Elsewhere, fighting raged in Eastern Europe, the Middle East, Africa, and on the seas. Colonies were drawn in. Civilians starved. Borders bled. This was no gentleman’s war — it was a war of exhaustion.


America Enters the Fray

For nearly three years, the United States remained officially neutral, watching the war with a mix of horror and distance. But Germany’s policy of unrestricted submarine warfare, coupled with the infamous Zimmermann Telegram — in which Germany offered Mexico U.S. territory if it joined the war — changed American minds.

On April 6, 1917, Congress declared war. President Woodrow Wilson, idealistic and reserved, declared it was a war “to make the world safe for democracy.” American troops — the “doughboys” — arrived in France in 1918, bringing fresh momentum to the weary Allied armies.

Their arrival helped tip the balance, leading to the Hundred Days Offensive and the collapse of German forces.

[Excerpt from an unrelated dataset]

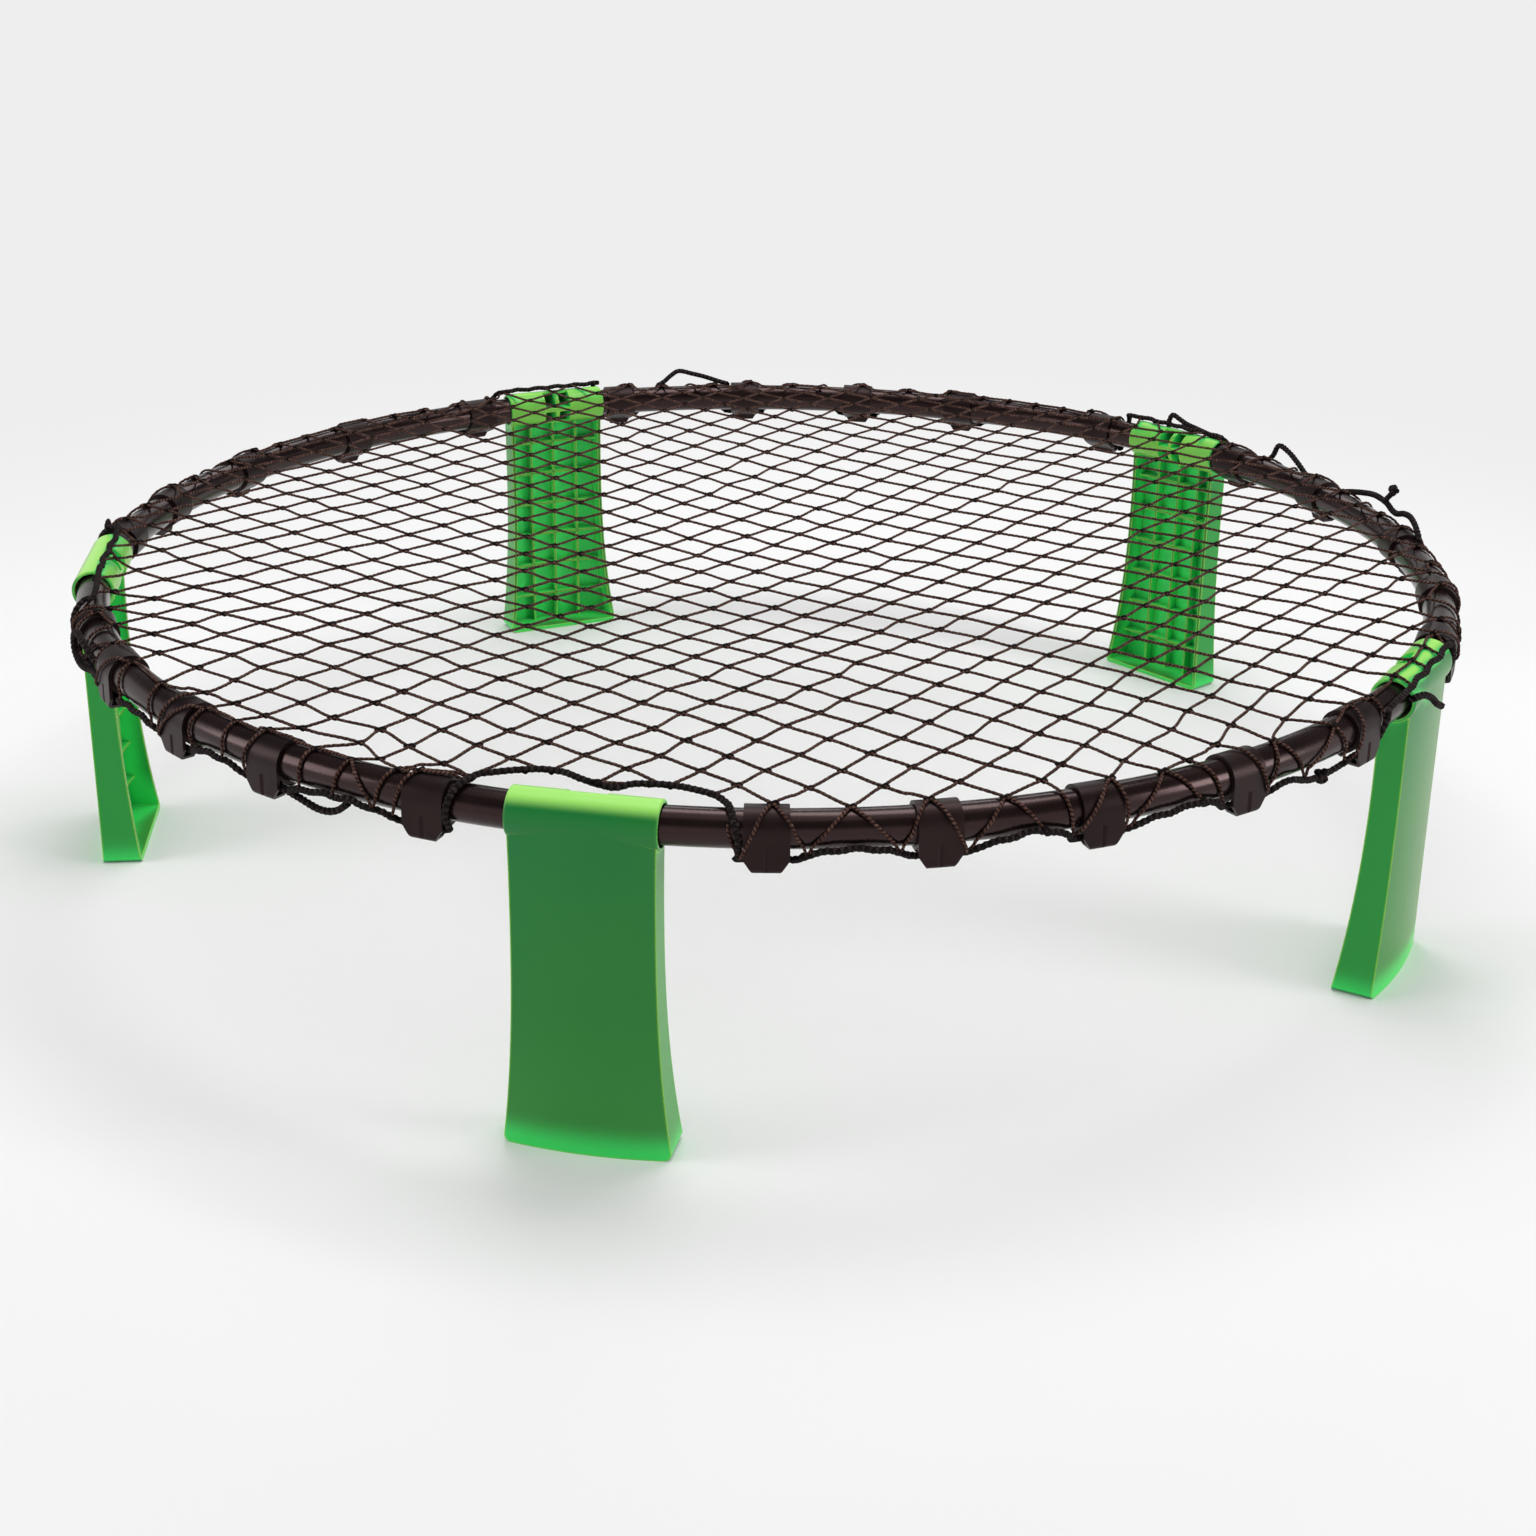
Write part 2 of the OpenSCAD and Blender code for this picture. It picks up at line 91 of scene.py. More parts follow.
@dataclass(frozen=True)
class Rim:
    """The rim that carries everything: a ring of tubes with five sleeves and the clips on it.

    Lengths are in metres, and azimuths and half widths in degrees.
    """

    radius: float = 0.447
    height: float = 0.192
    tube_r: float = 0.0105
    collar_r: float = 0.0127
    sleeve_r: float = 0.01373
    sleeve_in: float = 0.00093
    sleeve_half_deg: float = 5.23
    clip_half_deg: float = 1.506
    clips: tuple[float, ...] = field(default_factory=lambda: clip_azimuths())

    def at(self, azimuth: float, out: float, up: float) -> Vector:
        """A point beside the tube.

        Args:
            azimuth: place along the rim, in degrees.
            out: distance outward from the middle of the tube.
            up: height above the middle of the tube.

        Returns:
            The point in the row frame.
        """
        a = math.radians(azimuth)
        reach = self.radius + out
        return Vector((reach * math.sin(a), -reach * math.cos(a), self.height + up))

    def outward(self, azimuth: float) -> Vector:
        """The level direction that points away from the rim's centre."""
        a = math.radians(azimuth)
        return Vector((math.sin(a), -math.cos(a), 0))

    def mm(self, length: float) -> float:
        """The degrees that a length in millimetres takes along the rim."""
        return math.degrees(length / MM_PER_M / self.radius)

    def sleeve_out(self, offset: float) -> float:
        """How far out the straight sleeve's axis lies from the curved tube's, at an azimuth from its leg."""
        reach = (self.radius - self.sleeve_in) / math.cos(math.radians(offset))
        return reach - self.radius

    def nearest_leg(self, azimuth: float) -> tuple[int, float]:
        """The nearest leg's number, from 0, and the azimuth counted from it."""
        leg = round(azimuth / LEG_STEP) % LEGS
        return leg, turn(azimuth, leg * LEG_STEP)

    def beside_clip(self, azimuth: float, room: float) -> float:
        """The azimuth, moved to the nearer side of a clip where it would meet one.

        Args:
            azimuth: place along the rim, in degrees.
            room: degrees to keep free beside a clip.

        Returns:
            The azimuth, moved or as it was.
        """
        need = self.clip_half_deg + room
        for clip in self.clips:
            away = turn(azimuth, clip)
            if abs(away) < need:
                return clip + math.copysign(need, away)
        return azimuth


def clip_azimuths() -> tuple[float, ...]:
    """The azimuth of every clip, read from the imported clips.

    Returns:
        One azimuth a clip, rising from leg 1.
    """
    found = []
    for number in range(1, LEGS * CLIPS_PER_TUBE + 1):
        low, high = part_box(f"net_clip_{number}")
        middle = (low + high) / 2
        found.append(math.degrees(math.atan2(middle.x, -middle.y)) % 360)
    return tuple(found)


def turn(a: float, b: float) -> float:
    """The signed turn from azimuth b to azimuth a, from -180 to 180 degrees."""
    return (a - b + 540) % 360 - 180


def ease(x: float) -> float:
    """A smooth step from 0 to 1."""
    x = min(max(x, 0.0), 1.0)
    return x * x * (3 - 2 * x)


# ---------- shader node groups ----------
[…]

In Germany, revolution broke out. The Kaiser abdicated. And the war — at least on paper — ended.


An Armistice, Not an Ending

When the war stopped, the dying didn’t. Millions were maimed. Millions more, displaced. In 1918–1919, the Spanish flu— spread by soldiers and refugees — killed an estimated 50 million worldwide, dwarfing the war’s death toll.

In 1919, the Treaty of Versailles was signed in the Hall of Mirrors. It was a document born of vengeance, not reconciliation. Germany was disarmed, humiliated, and saddled with crushing reparations. President Wilson’s dream of a League of Nations was realized — but without U.S. membership. And the seeds of resentment were deeply sown.


Empires Fall, Nations Rise, People Lose Faith

The war ended not just lives, but centuries.

  • The Austro-Hungarian, Ottoman, Russian, and German empires collapsed.

  • The Bolsheviks seized power in Russia, beginning the Soviet experiment.

  • New nations emerged: Poland, Czechoslovakia, Yugoslavia, and more — many carved hastily, with little regard for ethnic fault lines.

At home, soldiers returned changed — shellshocked, cynical, and often disillusioned. The Roaring Twenties would follow, but beneath the jazz and speakeasies lurked a generation grappling with what it had endured.

The 1920s also saw a rise in fascism, nationalism, and economic fragility, fueled in part by the aftershocks of Versailles. The “war to end all wars” was, tragically, only the beginning.


Legacy: A Century’s Shadow

The First World War did more than redraw borders. It redrew the human imagination.

  • It birthed modern warfare.

  • It turned war poetry into mourning.

  • It introduced the term “genocide” to international law (after the Armenian Genocide of 1915–17).

  • It brought women into factories, and later, to the ballot box.

  • It gave rise to aerial combat, tanks, and the notion of total war — where civilian and soldier alike became targets.

Its cultural aftermath was profound: Hemingway, Remarque, Sassoon, Owen — writers who translated mud and blood into literature. Picasso and the Dadaists captured the disorientation. A world order had collapsed — and in its ruins, modernity was born.


Final Reflection

World War I did not simply alter history. It fractured it. It ended the 19th century and ushered in the unstable 20th — with its dictators, depressions, and another global war waiting just two decades away.

It remains a warning, a reckoning, and a requiem. It reminds us how easily nationalism can devour reason, how alliances can spiral into apocalypse, and how peace — once lost — is not easily reclaimed.

“The lamps are going out all over Europe,” British Foreign Secretary Edward Grey said in 1914.
“We shall not see them lit again in our lifetime.”

Some still flicker. Many were never relit.